# Entries shown
** Start **
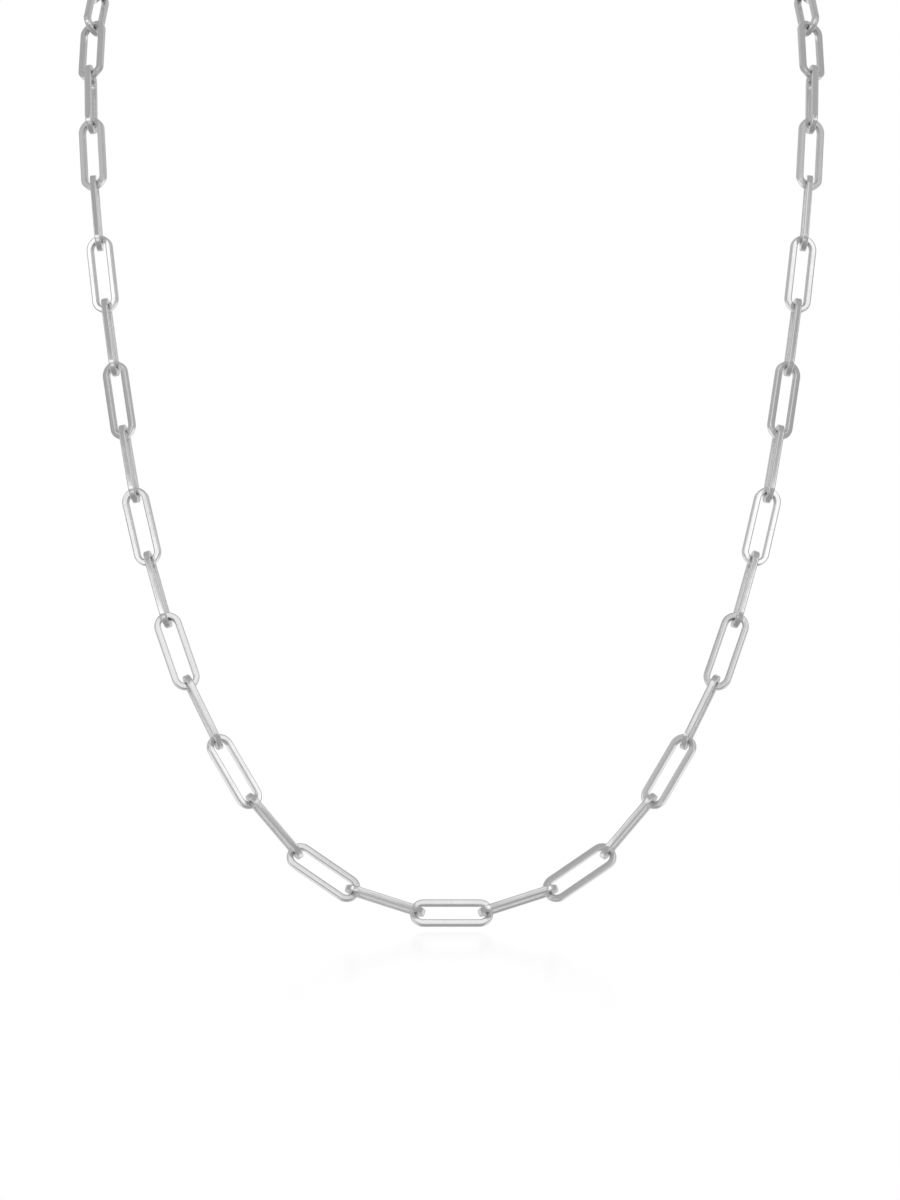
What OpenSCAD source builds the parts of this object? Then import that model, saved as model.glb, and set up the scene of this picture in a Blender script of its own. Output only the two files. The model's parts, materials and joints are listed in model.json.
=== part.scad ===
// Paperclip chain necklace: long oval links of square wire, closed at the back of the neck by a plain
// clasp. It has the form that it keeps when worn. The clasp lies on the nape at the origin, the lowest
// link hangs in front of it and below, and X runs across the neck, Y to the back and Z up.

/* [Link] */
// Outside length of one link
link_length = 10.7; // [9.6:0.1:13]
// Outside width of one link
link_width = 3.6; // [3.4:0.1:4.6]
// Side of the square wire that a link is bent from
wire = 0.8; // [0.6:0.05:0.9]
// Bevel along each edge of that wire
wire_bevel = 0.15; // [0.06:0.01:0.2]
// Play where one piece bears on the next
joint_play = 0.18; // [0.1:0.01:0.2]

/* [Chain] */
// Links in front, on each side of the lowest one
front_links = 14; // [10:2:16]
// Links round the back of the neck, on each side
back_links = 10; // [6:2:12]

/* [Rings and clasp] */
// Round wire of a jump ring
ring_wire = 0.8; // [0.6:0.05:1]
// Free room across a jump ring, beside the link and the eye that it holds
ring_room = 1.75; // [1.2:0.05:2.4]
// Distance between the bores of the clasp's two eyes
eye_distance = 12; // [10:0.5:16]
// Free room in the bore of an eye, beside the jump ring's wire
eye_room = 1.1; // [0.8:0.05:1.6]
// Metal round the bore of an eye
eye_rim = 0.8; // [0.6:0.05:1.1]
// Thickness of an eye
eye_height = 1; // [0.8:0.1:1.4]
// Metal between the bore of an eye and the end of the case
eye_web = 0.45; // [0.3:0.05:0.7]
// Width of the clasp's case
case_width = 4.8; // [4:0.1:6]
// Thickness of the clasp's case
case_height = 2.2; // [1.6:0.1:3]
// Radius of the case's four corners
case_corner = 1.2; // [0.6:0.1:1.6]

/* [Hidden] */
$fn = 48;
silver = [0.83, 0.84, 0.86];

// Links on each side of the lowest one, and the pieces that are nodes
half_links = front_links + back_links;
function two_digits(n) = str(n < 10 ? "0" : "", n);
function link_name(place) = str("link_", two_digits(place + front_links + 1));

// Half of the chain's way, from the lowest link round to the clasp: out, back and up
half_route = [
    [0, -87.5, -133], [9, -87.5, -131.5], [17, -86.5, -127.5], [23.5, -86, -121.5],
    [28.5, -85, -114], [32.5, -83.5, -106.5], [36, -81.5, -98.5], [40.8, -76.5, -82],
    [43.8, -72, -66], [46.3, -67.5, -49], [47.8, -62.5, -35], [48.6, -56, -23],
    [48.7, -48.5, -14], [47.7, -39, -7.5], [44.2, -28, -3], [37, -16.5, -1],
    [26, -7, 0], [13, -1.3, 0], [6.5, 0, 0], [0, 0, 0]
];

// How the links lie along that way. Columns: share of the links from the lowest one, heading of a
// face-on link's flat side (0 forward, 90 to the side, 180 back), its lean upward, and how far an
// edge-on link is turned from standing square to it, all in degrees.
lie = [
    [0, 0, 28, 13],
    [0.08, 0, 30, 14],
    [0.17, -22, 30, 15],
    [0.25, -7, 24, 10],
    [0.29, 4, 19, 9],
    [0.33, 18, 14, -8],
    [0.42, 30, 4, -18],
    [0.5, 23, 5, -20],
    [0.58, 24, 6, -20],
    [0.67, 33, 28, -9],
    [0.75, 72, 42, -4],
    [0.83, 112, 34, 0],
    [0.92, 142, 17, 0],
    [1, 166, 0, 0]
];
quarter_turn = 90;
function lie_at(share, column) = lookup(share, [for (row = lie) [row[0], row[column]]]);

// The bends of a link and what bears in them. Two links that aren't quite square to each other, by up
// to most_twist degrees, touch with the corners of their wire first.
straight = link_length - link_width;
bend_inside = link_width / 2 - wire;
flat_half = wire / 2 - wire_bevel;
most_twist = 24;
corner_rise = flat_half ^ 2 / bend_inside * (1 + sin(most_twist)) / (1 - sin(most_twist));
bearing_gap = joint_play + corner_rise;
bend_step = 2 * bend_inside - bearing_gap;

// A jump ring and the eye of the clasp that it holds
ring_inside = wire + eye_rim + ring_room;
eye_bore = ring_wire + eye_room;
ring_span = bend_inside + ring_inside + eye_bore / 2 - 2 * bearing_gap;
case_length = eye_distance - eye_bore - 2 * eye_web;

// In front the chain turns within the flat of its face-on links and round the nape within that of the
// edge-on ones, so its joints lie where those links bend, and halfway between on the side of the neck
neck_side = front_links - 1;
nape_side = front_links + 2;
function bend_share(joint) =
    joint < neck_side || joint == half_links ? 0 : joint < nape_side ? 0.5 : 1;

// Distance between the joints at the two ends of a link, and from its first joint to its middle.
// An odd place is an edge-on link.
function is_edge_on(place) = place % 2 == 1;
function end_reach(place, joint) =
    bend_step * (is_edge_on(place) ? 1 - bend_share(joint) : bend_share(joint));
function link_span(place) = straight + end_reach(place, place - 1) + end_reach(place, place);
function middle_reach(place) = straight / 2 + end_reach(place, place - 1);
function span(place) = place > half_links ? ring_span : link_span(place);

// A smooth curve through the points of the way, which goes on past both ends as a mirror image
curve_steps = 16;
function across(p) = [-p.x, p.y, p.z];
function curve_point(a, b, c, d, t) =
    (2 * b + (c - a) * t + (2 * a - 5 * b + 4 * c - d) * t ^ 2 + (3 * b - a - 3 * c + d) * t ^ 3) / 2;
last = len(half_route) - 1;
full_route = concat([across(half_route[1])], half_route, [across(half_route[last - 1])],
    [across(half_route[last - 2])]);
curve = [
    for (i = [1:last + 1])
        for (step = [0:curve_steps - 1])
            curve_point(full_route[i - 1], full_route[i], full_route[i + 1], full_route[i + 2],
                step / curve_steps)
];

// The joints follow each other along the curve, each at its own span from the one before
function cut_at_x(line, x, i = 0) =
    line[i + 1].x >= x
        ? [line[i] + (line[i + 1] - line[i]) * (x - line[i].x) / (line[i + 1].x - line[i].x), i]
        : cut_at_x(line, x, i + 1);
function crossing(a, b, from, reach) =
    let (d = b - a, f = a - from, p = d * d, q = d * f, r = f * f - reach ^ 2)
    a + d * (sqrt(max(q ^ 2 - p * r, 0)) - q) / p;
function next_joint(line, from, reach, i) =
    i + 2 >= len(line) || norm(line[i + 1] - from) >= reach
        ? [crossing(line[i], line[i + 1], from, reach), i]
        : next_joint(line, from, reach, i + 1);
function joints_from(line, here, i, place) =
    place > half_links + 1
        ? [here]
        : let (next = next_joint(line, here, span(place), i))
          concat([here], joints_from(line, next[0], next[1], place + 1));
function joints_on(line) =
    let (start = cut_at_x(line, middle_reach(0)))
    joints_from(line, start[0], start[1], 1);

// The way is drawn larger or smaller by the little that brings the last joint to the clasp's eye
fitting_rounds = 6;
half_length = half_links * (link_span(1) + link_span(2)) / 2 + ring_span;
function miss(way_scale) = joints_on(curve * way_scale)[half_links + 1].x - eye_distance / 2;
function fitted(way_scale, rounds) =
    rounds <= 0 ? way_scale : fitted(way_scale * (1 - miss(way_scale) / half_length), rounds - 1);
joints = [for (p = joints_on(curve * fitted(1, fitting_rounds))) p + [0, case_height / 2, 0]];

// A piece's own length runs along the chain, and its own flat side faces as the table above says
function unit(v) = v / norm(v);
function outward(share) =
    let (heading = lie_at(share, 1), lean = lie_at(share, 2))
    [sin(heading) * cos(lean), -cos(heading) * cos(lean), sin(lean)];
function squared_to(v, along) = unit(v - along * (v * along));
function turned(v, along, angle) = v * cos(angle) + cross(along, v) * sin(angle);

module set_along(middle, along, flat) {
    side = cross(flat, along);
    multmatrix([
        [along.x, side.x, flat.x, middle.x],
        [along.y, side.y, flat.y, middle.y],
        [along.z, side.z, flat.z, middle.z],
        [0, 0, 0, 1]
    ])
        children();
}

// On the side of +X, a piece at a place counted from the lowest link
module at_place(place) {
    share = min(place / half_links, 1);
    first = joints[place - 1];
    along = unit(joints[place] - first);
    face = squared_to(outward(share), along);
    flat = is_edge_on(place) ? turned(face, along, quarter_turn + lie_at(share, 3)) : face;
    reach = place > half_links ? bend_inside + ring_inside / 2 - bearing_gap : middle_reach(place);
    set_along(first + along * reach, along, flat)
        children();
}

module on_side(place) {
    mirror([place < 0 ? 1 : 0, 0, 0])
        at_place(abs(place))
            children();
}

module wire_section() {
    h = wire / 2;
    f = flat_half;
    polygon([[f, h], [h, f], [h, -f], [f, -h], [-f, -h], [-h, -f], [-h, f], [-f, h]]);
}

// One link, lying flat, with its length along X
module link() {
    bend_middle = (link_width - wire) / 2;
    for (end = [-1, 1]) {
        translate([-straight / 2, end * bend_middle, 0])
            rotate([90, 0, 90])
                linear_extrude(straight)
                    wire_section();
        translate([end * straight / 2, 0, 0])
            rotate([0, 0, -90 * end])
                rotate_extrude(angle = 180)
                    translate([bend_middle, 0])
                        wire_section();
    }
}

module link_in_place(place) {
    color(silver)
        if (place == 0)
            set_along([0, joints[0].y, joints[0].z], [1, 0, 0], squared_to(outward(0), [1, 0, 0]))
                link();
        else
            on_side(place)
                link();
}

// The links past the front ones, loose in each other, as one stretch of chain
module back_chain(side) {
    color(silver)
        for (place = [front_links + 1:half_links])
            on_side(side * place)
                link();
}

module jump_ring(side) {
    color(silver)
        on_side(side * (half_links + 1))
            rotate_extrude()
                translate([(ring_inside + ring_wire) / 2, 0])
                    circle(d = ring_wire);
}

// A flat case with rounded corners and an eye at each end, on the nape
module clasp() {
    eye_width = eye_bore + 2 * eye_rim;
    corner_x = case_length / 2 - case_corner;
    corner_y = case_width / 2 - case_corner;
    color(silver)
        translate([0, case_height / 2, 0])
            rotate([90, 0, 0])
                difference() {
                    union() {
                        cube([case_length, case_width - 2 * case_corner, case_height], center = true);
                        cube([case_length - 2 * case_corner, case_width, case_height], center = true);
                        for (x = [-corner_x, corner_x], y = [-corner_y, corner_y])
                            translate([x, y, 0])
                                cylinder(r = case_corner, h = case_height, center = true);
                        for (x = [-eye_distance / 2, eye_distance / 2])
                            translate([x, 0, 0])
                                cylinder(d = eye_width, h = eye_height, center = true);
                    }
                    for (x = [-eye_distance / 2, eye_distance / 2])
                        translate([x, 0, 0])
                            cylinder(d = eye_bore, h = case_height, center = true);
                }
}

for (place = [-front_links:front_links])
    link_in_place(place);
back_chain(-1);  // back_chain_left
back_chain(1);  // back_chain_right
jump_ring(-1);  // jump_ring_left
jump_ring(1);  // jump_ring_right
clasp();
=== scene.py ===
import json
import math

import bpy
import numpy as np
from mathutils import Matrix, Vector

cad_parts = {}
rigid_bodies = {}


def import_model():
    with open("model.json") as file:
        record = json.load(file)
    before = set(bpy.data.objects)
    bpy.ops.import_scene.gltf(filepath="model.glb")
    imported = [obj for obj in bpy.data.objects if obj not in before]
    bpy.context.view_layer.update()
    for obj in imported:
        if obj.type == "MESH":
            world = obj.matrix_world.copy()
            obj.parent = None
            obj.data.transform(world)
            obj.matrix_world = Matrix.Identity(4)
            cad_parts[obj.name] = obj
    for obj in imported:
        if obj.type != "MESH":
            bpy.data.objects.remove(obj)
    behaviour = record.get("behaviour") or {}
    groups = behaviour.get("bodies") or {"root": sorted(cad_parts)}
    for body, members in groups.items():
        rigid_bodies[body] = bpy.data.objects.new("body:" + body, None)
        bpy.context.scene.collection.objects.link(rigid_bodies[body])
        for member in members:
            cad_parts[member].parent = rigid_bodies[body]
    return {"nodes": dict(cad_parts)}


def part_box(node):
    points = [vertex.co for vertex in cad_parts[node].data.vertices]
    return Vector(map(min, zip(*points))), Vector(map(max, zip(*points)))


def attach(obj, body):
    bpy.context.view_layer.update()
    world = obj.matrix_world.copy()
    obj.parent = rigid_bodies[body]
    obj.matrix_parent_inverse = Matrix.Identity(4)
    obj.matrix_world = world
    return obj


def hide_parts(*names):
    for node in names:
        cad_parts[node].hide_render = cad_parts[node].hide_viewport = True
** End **
** Start **
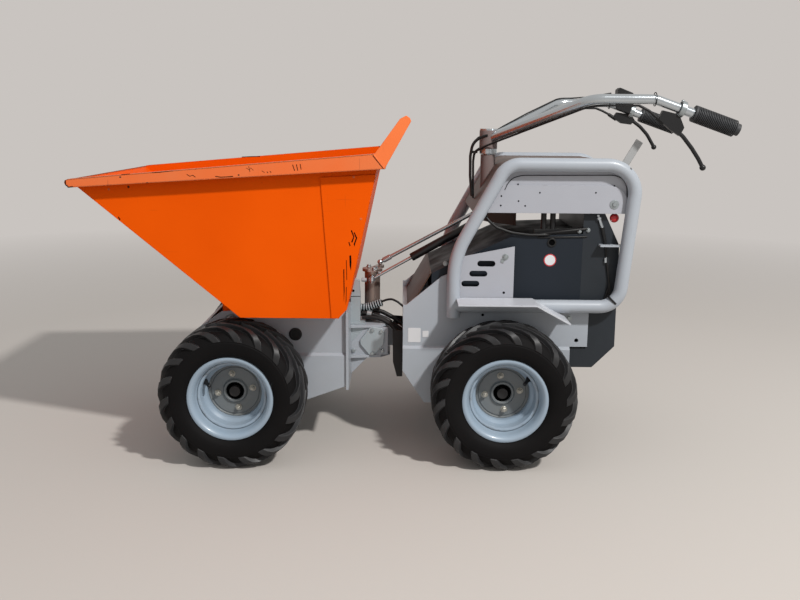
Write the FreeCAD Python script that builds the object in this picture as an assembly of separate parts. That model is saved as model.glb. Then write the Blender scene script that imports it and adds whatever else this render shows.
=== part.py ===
** End **
# Written request
Give again, word for word, the lines starting at the line that has "What OpenSCAD source" and ending at the line that has "back_links = 10; // [6:2:12]", with both of those lines included and nothing else.

# Full answer
What OpenSCAD source builds the parts of this object? Then import that model, saved as model.glb, and set up the scene of this picture in a Blender script of its own. Output only the two files. The model's parts, materials and joints are listed in model.json.
=== part.scad ===
// Paperclip chain necklace: long oval links of square wire, closed at the back of the neck by a plain
// clasp. It has the form that it keeps when worn. The clasp lies on the nape at the origin, the lowest
// link hangs in front of it and below, and X runs across the neck, Y to the back and Z up.

/* [Link] */
// Outside length of one link
link_length = 10.7; // [9.6:0.1:13]
// Outside width of one link
link_width = 3.6; // [3.4:0.1:4.6]
// Side of the square wire that a link is bent from
wire = 0.8; // [0.6:0.05:0.9]
// Bevel along each edge of that wire
wire_bevel = 0.15; // [0.06:0.01:0.2]
// Play where one piece bears on the next
joint_play = 0.18; // [0.1:0.01:0.2]

/* [Chain] */
// Links in front, on each side of the lowest one
front_links = 14; // [10:2:16]
// Links round the back of the neck, on each side
back_links = 10; // [6:2:12]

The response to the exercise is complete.